# about the general format of shell command



## jronald (Mar 20, 2010)

For example, in tcsh, `ls -R .` can't be written as `ls . -R`.
I think `ls . -R` is better, some reasons:
1. parameters makes sense when the object that the command operats on is determined first.
2. In practice, for a newbie, if I have to type the parameters first, I may forget the object (path name for ls) after do a complicated combinaton of paramters, and have to reference the object again.
If parameters come first, what are the benifits?


----------



## Alt (Mar 20, 2010)

Even if your idea have real benefit, they will NEVER change it cus backward compatibility.
You can give many targets in current syntax
ls -R /home/alt/ /home/jronald


----------



## Beastie (Mar 20, 2010)

It has nothing to do with the shell itself.
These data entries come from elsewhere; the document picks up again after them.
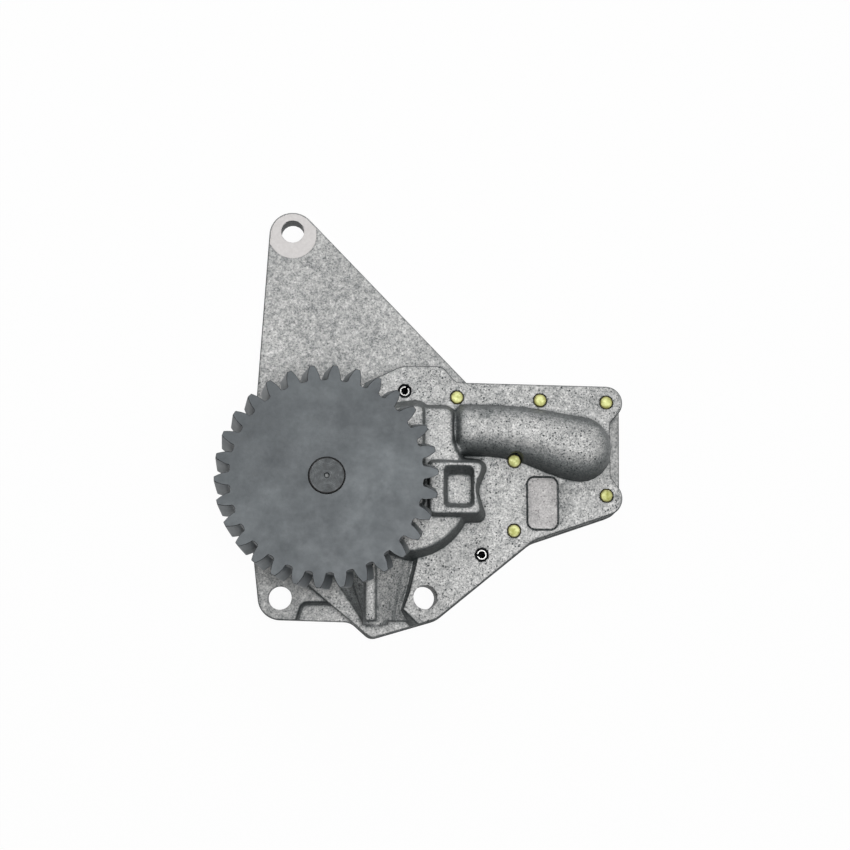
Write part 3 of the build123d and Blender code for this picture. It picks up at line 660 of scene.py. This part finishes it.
def pale_floor():
    """Pale matt floor that a camera, a reflection or a ray through glass sees as almost even white."""
    material = bpy.data.materials.new("pale_floor")
    material.use_nodes = True
    tree = material.node_tree
    tree.nodes.clear()
    output = tree.nodes.new("ShaderNodeOutputMaterial")
    diffuse = tree.nodes.new("ShaderNodeBsdfDiffuse")
    diffuse.inputs["Color"].default_value = (0.82, 0.82, 0.82, 1)
    glow = tree.nodes.new("ShaderNodeEmission")
    glow.inputs["Color"].default_value = (1, 1, 1, 1)
    glow.inputs["Strength"].default_value = 1.0
    path = tree.nodes.new("ShaderNodeLightPath").outputs
    seen = math_node(tree, "MAXIMUM", path["Is Camera Ray"], path["Is Glossy Ray"])
    seen = math_node(tree, "MAXIMUM", seen, path["Is Transmission Ray"])
    blend = tree.nodes.new("ShaderNodeMixShader")
    tree.links.new(times(tree, seen, 0.96), blend.inputs[0])
    tree.links.new(diffuse.outputs[0], blend.inputs[1])
    tree.links.new(glow.outputs[0], blend.inputs[2])
    tree.links.new(blend.outputs[0], output.inputs["Surface"])
    return material


def floor_and_light():
    """Round floor that curves up into a wall, a faint world and two soft lamps."""
    flat_radius, curve_radius, wall_top, around, curve_steps = 6.0, 1.5, 5.0, 64, 12
    profile = [(flat_radius, 0.0)]
    profile += [
        (flat_radius + curve_radius * math.sin(turn), curve_radius * (1 - math.cos(turn)))
        for turn in (math.pi / 2 * step / curve_steps for step in range(1, curve_steps + 1))]
    profile.append((flat_radius + curve_radius, wall_top))
    places = [
        (radius * math.cos(2 * math.pi * i / around), radius * math.sin(2 * math.pi * i / around), z)
        for radius, z in profile for i in range(around)]
    faces = [tuple(range(around))]
    for ring in range(len(profile) - 1):
        this, above = ring * around, (ring + 1) * around
        faces += [
            (above + i, above + (i + 1) % around, this + (i + 1) % around, this + i) for i in range(around)]
    mesh = bpy.data.meshes.new("floor")
    mesh.from_pydata(places, [], faces)
    mesh.shade_smooth()
    mesh.materials.append(pale_floor())
    floor = bpy.data.objects.new("floor", mesh)
    floor.location.z = -0.1 * MM
    bpy.context.scene.collection.objects.link(floor)

    world = bpy.data.worlds.new("studio")
    bpy.context.scene.world = world
    world.use_nodes = True
    background = world.node_tree.nodes["Background"]
    background.inputs["Color"].default_value = (1, 1, 1, 1)
    background.inputs["Strength"].default_value = 0.05

    aim = Vector((0.04, 0.03, 0))
    for name, place, size, power in (
        ("key_lamp", (0.14, -0.09, 1.27), 0.6, 11.4),
        ("top_lamp", (-0.20, 1.0, 0.85), 0.5, 6.0),
    ):
        lamp = bpy.data.lights.new(name, "AREA")
        lamp.shape = "SQUARE"
        lamp.size = size
        lamp.energy = power
        holder = bpy.data.objects.new(name, lamp)
        holder.location = place
        holder.rotation_euler = (aim - Vector(place)).to_track_quat("-Z", "Y").to_euler()
        bpy.context.scene.collection.objects.link(holder)


def camera():
    """The photograph's camera, as fitted to the two faces of the drive gear."""
    place = (1.1 * MM, -72.3 * MM, 692.6 * MM)
    tip, turn = math.radians(-8.55), math.radians(3.79)
    to_camera = Matrix.Rotation(tip, 3, "X") @ Matrix.Rotation(turn, 3, "Y")
    data = bpy.data.cameras.new("camera")
    data.sensor_width = 36.0
    data.lens = 61.54
    data.clip_start = 0.01
    data.clip_end = 50.0
    holder = bpy.data.objects.new("camera", data)
    holder.matrix_world = Matrix.Translation(place) @ to_camera.transposed().to_4x4()
    bpy.context.scene.collection.objects.link(holder)
    bpy.context.scene.camera = holder


def dress(piece, material, body, node):
    """Let a piece stand for a node, on its body, with a material."""
    piece.data.materials.clear()
    piece.data.materials.append(material)
    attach(piece, body)
    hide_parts(node)


camera()
floor_and_light()

pins = ["upper_spring_pin", "lower_spring_pin"]
screws = holes_of(["cover_screws"])
screw_holes = [(x, y, radius + screw_room) for x, y, radius in screws]
pin_holes = [(x, y, radius + pin_room) for x, y, radius in holes_of(pins)]
aluminium = cast_aluminium()
dress(
    soft_casting(
        "front_housing", "front_casting", screw_holes + pin_holes + bores("lower_right_bolt_hole"),
        [plate_z, flange_z], front_softness, finish_front),
    aluminium, "housing", "front_housing")
dress(
    soft_casting(
        "rear_housing", "rear_casting",
        bores(
            "top_bolt_hole", "lower_left_bolt_hole", "lower_right_bolt_hole", "suction_port",
            "pressure_port"),
        [0.0, spot_face_z, plate_z], rear_softness),
    aluminium, "housing", "rear_housing")
dress(helical_gear(), dark_steel(), "drive", "drive_gear")
paint(["drive_shaft"], turned_steel())
paint(["cover_screws"], yellow_zinc(screws))

# The spring pins and the relief valve's spring, in blackened spring steel
spring_finish = spring_steel()
paint(pins, spring_finish)
coil = smooth_coil()
dress(coil, spring_finish, "housing", "relief_spring")
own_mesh(coil)

paint(
    ["front_bush", "rear_bush", "idler_bush", "thrust_washer"],
    plain_finish("bronze", (0.42, 0.27, 0.12), (0.62, 0.44, 0.24), 0.9, 0.28, 0.42))
paint(
    ["pump_drive_gear", "pump_idler_gear", "pump_gear_key", "idler_shaft", "relief_plug", "relief_shim",
     "relief_piston"],
    plain_finish("ground_steel", (0.42, 0.42, 0.43), (0.58, 0.58, 0.59), 0.9, 0.25, 0.38))
paint(
    ["pressure_port_seal", "suction_port_seal"],
    plain_finish("black_rubber", (0.015, 0.015, 0.015), (0.03, 0.03, 0.03), 0.0, 0.5, 0.65))

bpy.context.scene.view_settings.view_transform = "Standard"
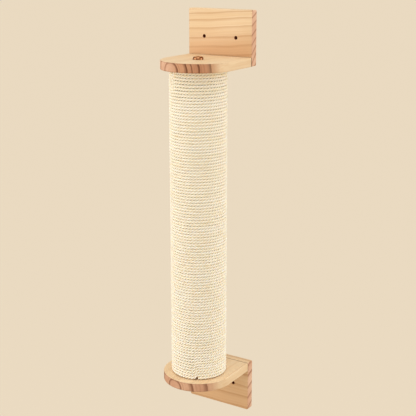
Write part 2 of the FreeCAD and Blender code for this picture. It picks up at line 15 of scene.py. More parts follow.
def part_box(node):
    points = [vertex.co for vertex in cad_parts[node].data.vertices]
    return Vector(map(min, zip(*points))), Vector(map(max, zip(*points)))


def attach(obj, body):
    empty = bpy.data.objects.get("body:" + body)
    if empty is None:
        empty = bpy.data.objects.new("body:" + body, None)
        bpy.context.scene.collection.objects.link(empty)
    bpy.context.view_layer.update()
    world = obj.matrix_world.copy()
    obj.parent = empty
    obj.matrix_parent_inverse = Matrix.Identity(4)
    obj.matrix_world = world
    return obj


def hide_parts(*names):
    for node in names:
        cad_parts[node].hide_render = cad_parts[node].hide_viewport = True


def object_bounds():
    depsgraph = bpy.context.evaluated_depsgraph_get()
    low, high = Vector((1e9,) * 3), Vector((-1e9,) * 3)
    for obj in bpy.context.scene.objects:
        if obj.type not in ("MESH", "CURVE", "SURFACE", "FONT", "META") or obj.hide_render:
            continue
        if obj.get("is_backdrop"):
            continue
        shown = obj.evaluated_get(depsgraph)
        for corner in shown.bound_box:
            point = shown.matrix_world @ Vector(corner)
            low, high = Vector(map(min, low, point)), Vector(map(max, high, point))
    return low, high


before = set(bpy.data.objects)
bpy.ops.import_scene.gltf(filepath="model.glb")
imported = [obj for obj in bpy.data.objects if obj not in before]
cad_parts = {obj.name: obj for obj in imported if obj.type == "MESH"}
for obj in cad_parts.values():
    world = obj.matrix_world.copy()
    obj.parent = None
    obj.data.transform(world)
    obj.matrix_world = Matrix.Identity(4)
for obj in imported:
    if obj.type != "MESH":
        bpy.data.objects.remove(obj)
cad_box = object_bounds()
bpy.context.scene.view_settings.view_transform = "Standard"
print("nodes:", ", ".join(sorted(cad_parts)))

# %% [markdown]
# ## Measures
# The model knows where everything is, so the sizes are read from its nodes' boxes. The few
# sizes that a box can't tell, such as a screw hole, are written down once here.

# %% Sizes read from the model, and a few of its small ones
MM = 0.001


def middle(box):
    return (Vector(box[0]) + Vector(box[1])) / 2


tube_box, plate_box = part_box("post_tube"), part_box("upper_wall_plate")
post_axis = middle(tube_box)
post_radius = (tube_box[1][0] - tube_box[0][0]) / 2
post_foot, post_head = tube_box[0][2], tube_box[1][2]
plate_front = plate_box[0][1]
board_thick = plate_box[1][1] - plate_front
half_width = plate_box[1][0]
EDGE_EASE = 1.2 * MM
CORNER_RADIUS = 3 * MM
WALL_HOLE_RADIUS, WALL_HOLES_APART = 3.5 * MM, 70 * MM
SCREW_HOLE_RADIUS, SCREWS_APART = 2.15 * MM, 84 * MM
SCREW_SINK_RADIUS, SCREW_SINK_DEPTH = 4.65 * MM, 2.5 * MM
BOLT_HOLE_RADIUS = 4.25 * MM
print(f"tube {post_radius * 2000:.1f} mm thick, {(post_head - post_foot) * 1000:.0f} mm long")

# %% [markdown]
# ## A short hand for node trees
# Materials and Geometry Nodes are both graphs. Building one in a script is mostly typing, so a
# few helpers shorten it. `add` makes a node and plugs its inputs. `Flow` wraps a socket, so that
# a formula can be written with + and *, and every sign becomes a Math node.


# %% Helpers that build nodes
def plug(tree, node, inputs):
    """Gives inputs, by name or number, a value, another socket, or a node's first output."""
    for key, value in dict(inputs).items():
        if isinstance(value, bpy.types.Node):
            value = value.outputs[0]
        value = getattr(value, "socket", value)
        if isinstance(value, bpy.types.NodeSocket):
            tree.links.new(value, node.inputs[key])
        else:
            node.inputs[key].default_value = value


def add(tree, kind, inputs=(), **settings):
    """A new node with its settings and its inputs."""
    made = tree.nodes.new(kind)
    for name, value in settings.items():
        setattr(made, name, value)
    plug(tree, made, inputs)
    return made


class Flow:
    """A number on its way through a node tree."""

    def __init__(self, tree, socket):
        self.tree, self.socket = tree, socket

    def math(self, operation, *others):
        made = add(self.tree, "ShaderNodeMath", enumerate((self, *others)), operation=operation)
        return Flow(self.tree, made.outputs[0])

    def __add__(self, other):
        return self.math("ADD", other)

    def __sub__(self, other):
        return self.math("SUBTRACT", other)

    def __mul__(self, other):
        return self.math("MULTIPLY", other)

    def __truediv__(self, other):
        return self.math("DIVIDE", other)

    def ramp(self, start, end, low=0.0, high=1.0):
        """Eases from low to high while this number goes from start to end."""
        made = add(self.tree, "ShaderNodeMapRange", {0: self, 1: start, 2: end, 3: low, 4: high},
                   interpolation_type="SMOOTHSTEP")
        return Flow(self.tree, made.outputs[0])


def split(tree, vector):
    """The three numbers of a vector."""
    made = add(tree, "ShaderNodeSeparateXYZ", {0: vector})
    return [Flow(tree, output) for output in made.outputs]


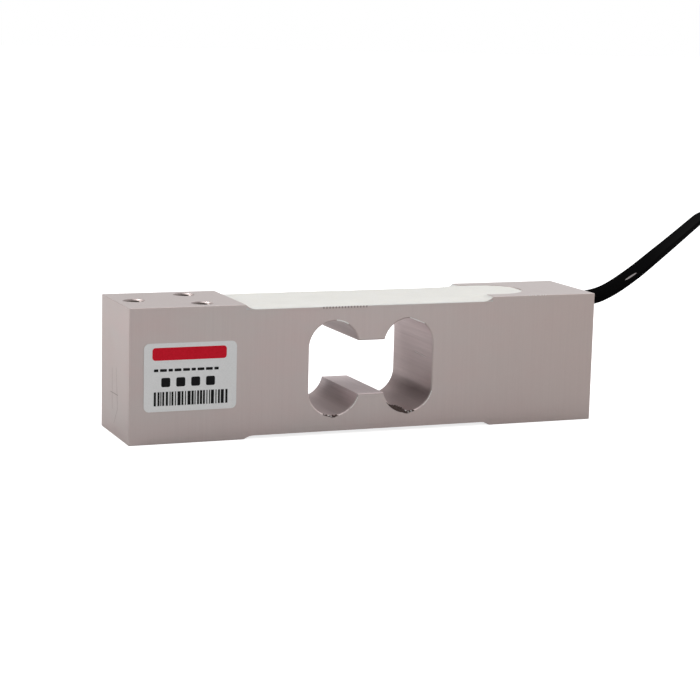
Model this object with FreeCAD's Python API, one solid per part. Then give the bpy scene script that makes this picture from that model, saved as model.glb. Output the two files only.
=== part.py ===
import FreeCAD, Part
import math
import os
from FreeCAD import Vector

# Single point load cell: a milled bar with a binocular cut-out, potted gauges and a cable.
# Frame: X along the bar towards the cable, Y across it, Z up from its underside. Millimetres.

# The bar
body_length = 150.0
body_width = 30.0
body_height = 40.0
edge_break = 0.12

# Recesses between the end pads, with the cutter's run-out at both ends
pad_length = 35.0
top_recess_depth = 1.5
bottom_recess_depth = 1.0
run_out_radius = 5.0

# Binocular cut-out: two upright round-ended slots joined by a channel
slot_radius = 8.0
slot_spacing = 24.0
slot_rise = 12.6
channel_height = 16.2
rim_break = 0.3

# Filed corner trim at the lower front rim of each slot
trim_radius = 1.9
trim_lift = 1.2
trim_reach = 4.0

# Terminal pocket in the cable end
pocket_radius = 10.3
pocket_length = 29.0
pocket_depth = 8.5
pocket_inset = 19.0

# Wire hole from the pocket to the bottom recess
wire_hole_radius = 1.5
wire_hole_inset = 3.5

# Tapped mounting holes, M6, one and a pair on each pad
thread_radius = 3.0
thread_depth = 15.0
drill_radius = 2.5
drill_depth = 18.0
drill_point_angle = 118.0
mouth_chamfer = 0.35
lone_hole_inset = 5.5
pair_inset = 23.5
pair_spacing = 18.0

# Strain gauges: film carrier and etched foil grid
carrier_length = 10.0
carrier_width = 6.4
carrier_thickness = 0.1
carrier_corner = 0.6
foil_thickness = 0.05
strand_length = 4.6
strand_width = 0.25
strand_gap = 0.25
strand_count = 8
grid_shift = 1.0
tab_length = 1.6
tab_width = 1.3
tab_gap = 0.9
tab_spacing = 2.5

# Terminal board, which lies in the pocket with a gap on every side
board_thickness = 1.0
board_start_gap = 6.5
board_end_gap = 8.5
board_side_gap = 1.8
pad_row_inset = 1.6
gauge_pad_pitch = 2.0
cable_pad_pitch = 3.0
gauge_joint_radius = 0.75
cable_joint_radius = 1.1
tab_joint_radius = 0.5

# Trim resistors on the board
resistor_length = 3.2
resistor_width = 1.6
resistor_height = 0.6
resistor_spacing = 7.0

# Fine wires from the gauges
wire_radius = 0.15
wire_lift = 0.06
wire_bend = 0.8
lower_wire_bend = 0.3
wire_drop_gap = 2.0
wire_drop_stagger = 0.25
inner_lane = 5.0
outer_lane = 7.0
lower_lane = 4.4
lower_hole_spread = 0.6
lower_rise = 1.3

# Cast sealant
top_seal_thickness = 0.6
bottom_seal_thickness = 0.7
seal_meniscus_radius = 4.0
top_seal_set_back = 0.1
bottom_seal_set_back = 4.5
seal_edge_drop = 0.15

# Label on the front face
label_width = 28.0
label_height = 20.0
label_thickness = 0.12
label_corner = 1.6
label_inset = 4.4
label_lift = 9.6

# Cable
cable_diameter = 4.9
cable_bore_gap = 0.2
cable_drop = 4.2
jacket_reach = 24.0
anchor_wall = 0.9
anchor_length = 3.0
anchor_setback = 0.6
conductor_radius = 0.55
conductor_offset = 0.85
drain_radius = 0.3
conductor_bend = 1.2
conductor_dip = 0.6

# Free cable: the route's points, then the coil of the length that is put away
free_route = [
    (83.0, 1.2, 36.1),
    (92.0, 5.3, 37.9),
    (108.0, 18.2, 41.2),
    (123.7, 35.6, 42.7),
    (139.8, 56.4, 42.6),
    (158.8, 81.5, 42.1),
    (180.4, 109.1, 42.2),
    (204.3, 138.5, 43.0),
    (224.9, 162.9, 44.2),
    (248.3, 174.3, 42.6),
    (275.3, 174.3, 38.0),
    (299.4, 162.0, 31.0),
    (314.7, 141.0, 23.0),
    (318.9, 117.4, 15.6),
    (313.1, 97.2, 9.8),
    (300.6, 84.3, 6.0),
    (284.3, 79.3, 3.8),
]
coil_centre_x = 262.7
coil_centre_y = 126.8
coil_mid_radius = 26.5
coil_columns = 3
coil_rows = 3
coil_entry_angle = -128.0
coil_stub_length = 19.0
coil_approach = 14.0
tail_start_angle = 120.0
tail_step_angle = 22.5
tail_steps = 8
tail_climb_steps = 5
tail_straight = 14.0

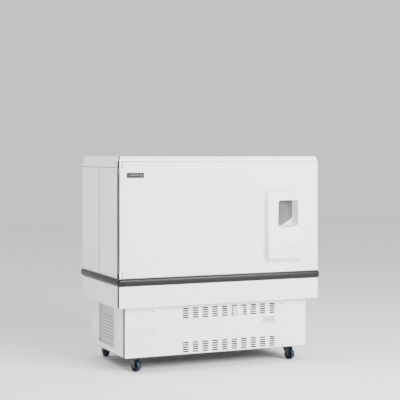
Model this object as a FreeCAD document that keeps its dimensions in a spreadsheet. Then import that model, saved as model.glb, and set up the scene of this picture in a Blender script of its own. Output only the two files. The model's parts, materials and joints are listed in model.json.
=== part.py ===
import FreeCAD, Part
import math
import os
import re

import Sketcher

# Refrigerated laboratory incubator on casters.
# +Z is up, +Y runs from the door to the back, +X to the right of someone facing the door.
# The origin is on the floor, under the centre of the whole object.

SIZES = {
    # outer box
    "width_body": 1200, "depth_body": 644, "height_total": 1168, "gauge": 1.5,
    "bumper_proud": 11, "handle_proud": 40,
    # levels, from the floor up
    "caster_height": 81, "base_height": 278, "plinth_height": 117, "bumper_height": 40,
    "cap_height": 27, "cap_bevel": 13.7, "rail_height": 32, "shadow_gap": 2,
    # cabinet walls and chamber
    "seam_depth": 333, "wall_side": 60, "wall_floor": 50, "wall_ceiling": 40, "wall_back": 60,
    "frame_depth": 4, "duct_depth": 80, "shelf_low": 170, "shelf_high": 350, "shelf_edge": 6,
    # door
    "skin_depth": 8, "seal_depth": 10, "plug_depth": 50, "plug_gap": 10,
    "hinge_inset": 9, "pin_radius": 4, "pin_length": 28, "running_gap": 0.05,
    "notch_width": 20, "notch_height": 32, "bush_height": 29.7,
    "seal_inset": 20, "seal_width": 14,
    # moulded handle and badge on the door
    "handle_left": 868, "handle_width": 225, "handle_top": 190, "handle_height": 407,
    "handle_shallow": 20, "mouth_left": 934, "mouth_width": 127, "mouth_top": 246,
    "mouth_height": 154, "mouth_round": 16, "cup_depth": 36, "cup_wall": 2.5,
    "badge_left": 42, "badge_width": 98, "badge_top": 87, "badge_height": 28,
    # base
    "base_side": 50, "base_front": 51, "base_back": 18, "return_front": 143, "return_back": 129,
    "slot_width": 34, "slot_height": 8, "slot_pitch": 12.4, "group_first": 386, "group_pitch": 59,
    "row_high": 859.5, "row_low": 1046.5, "recess": 14, "channel_size": 27, "channel_wall": 3,
    "trim_thick": 7, "trim_side": 26, "trim_proud": 0.8,
    # casters
    "wheel_radius": 31.5, "tread_width": 25, "rim_radius": 20, "hub_width": 28, "axle_radius": 4,
    "caster_trail": 22, "plate_size": 62, "plate_thick": 3, "fork_outer": 37, "fork_inner": 32,
    "kingpin_radius": 5, "caster_inset_x": 121, "caster_front": 117, "caster_rear": 588,
    # fans
    "fan_hub": 22, "fan_width": 24, "blade_thick": 2, "motor_radius": 20,
    # controls on the right side of the plinth
    "panel_proud": 8, "panel_front": 60, "panel_length": 190, "panel_low": 20, "panel_height": 76,
    "button_proud": 9.5, "button_depth": 5, "button_size": 12, "button_gap": 0.4,
    "rocker_length": 22, "rocker_width": 14, "rocker_depth": 6, "pivot_radius": 1.5,
}

doc = FreeCAD.newDocument("Incubator")
sheet = doc.addObject("Spreadsheet::Sheet", "Sheet")
for row, (alias, value) in enumerate(SIZES.items(), 1):
    sheet.set(f"A{row}", alias)
    sheet.set(f"B{row}", str(value))
    sheet.setAlias(f"B{row}", alias)
doc.recompute()

# Planes and levels that most pieces share, as formulas in the sheet's names.
LEFT = "(-width_body / 2)"
RIGHT = "(width_body / 2)"
FRONT = "(-(depth_body + bumper_proud - handle_proud) / 2)"
BACK = f"({FRONT} + depth_body)"
CAP_LOW = "(height_total - cap_height)"
RAIL_LOW = f"({CAP_LOW} - rail_height)"
BASE_LOW = "caster_height"
BASE_HIGH = "(caster_height + base_height)"
PLINTH_HIGH = f"({BASE_HIGH} + plinth_height)"
DECK_HIGH = f"({PLINTH_HIGH} + bumper_height)"
DOOR_LOW = f"({DECK_HIGH} + shadow_gap)"
DOOR_HIGH = f"({CAP_LOW} - shadow_gap)"
FACE = f"({FRONT} + skin_depth + seal_depth)"
LINER_X = "(width_body / 2 - wall_side)"
LINER_LOW = f"({DECK_HIGH} + wall_floor)"
LINER_HIGH = f"({CAP_LOW} - wall_ceiling)"
LINER_FRONT = f"({FACE} + frame_depth)"
LINER_BACK = f"({BACK} - wall_back)"
DUCT_FRONT = f"({LINER_BACK} - duct_depth)"
DUCT_X = f"({LINER_X} - 60)"
HINGE_X = f"({LEFT} + hinge_inset)"
HINGE_Y = f"({FRONT} + skin_depth)"
PLUG_X = f"({LINER_X} - plug_gap)"
PLUG_BACK = f"({FRONT} + skin_depth + plug_depth)"
BASE_X = "(width_body / 2 - base_side)"
BASE_FRONT = f"({FRONT} + base_front)"
BASE_BACK = f"({BACK} - base_back)"
PAN_HIGH = "(caster_height + plate_thick)"
FAN_Z = f"(({LINER_LOW} + {LINER_HIGH}) / 2)"

Vector = FreeCAD.Vector
Rotation = FreeCAD.Rotation
NAME = re.compile(r"[a-z][a-z_]+")
AXIS_TURN = {
    "x": Rotation(Vector(0, 1, 0), 90),
    "y": Rotation(Vector(1, 0, 0), -90),
    "z": Rotation(),
}
subparts = []
reader = doc.addObject("App::FeaturePython", "Reader")
reader.addProperty("App::PropertyFloat", "value")


def bound(formula):
    """A formula in the sheet's names, as FreeCAD's expression engine reads it."""
    return NAME.sub(lambda m: "Sheet." + m.group() if m.group() in SIZES else m.group(), str(formula))


def number(formula):
    """What a formula comes to with the sheet's values."""
    reader.setExpression("value", bound(formula))
    reader.recompute()
    return reader.value


def place(thing, x, y, z):
    for axis, formula in zip("xyz", (x, y, z)):
        thing.setExpression(f".Placement.Base.{axis}", bound(formula))
    return thing


def keep(label, thing):
    """Names a finished sub-part."""
    thing.Label = label
    subparts.append(thing)
    return thing


# Part primitives and booleans

def box(x, y, z):
    """A box from its (low, high) span along each axis."""
    thing = doc.addObject("Part::Box", "Box")
    for side, (low, high) in zip(("Length", "Width", "Height"), (x, y, z)):
        thing.setExpression(side, bound(f"({high}) - ({low})"))
    return place(thing, x[0], y[0], z[0])


def rod(axis, start, length, radius):
    thing = doc.addObject("Part::Cylinder", "Rod")
    thing.setExpression("Radius", bound(radius))
    thing.setExpression("Height", bound(length))
    thing.Placement = FreeCAD.Placement(Vector(), AXIS_TURN[axis])
    return place(thing, *start)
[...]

The shell only parses the command line and stores the different parameters (separated by spaces) so that the *applications* can use them. It doesn't understand or care about the order. In other words, you'd have to change every single application, not the shell.
By looking at ls(1)'s man page, or any other application that operates on files (cp, mv, grep, ln, etc.), you can see they always expect options first and file names last.


----------



## phoenix (Mar 21, 2010)

And, if you look at just about any Unix application, you will notice that the syntax is always the same:

*command options paths*


----------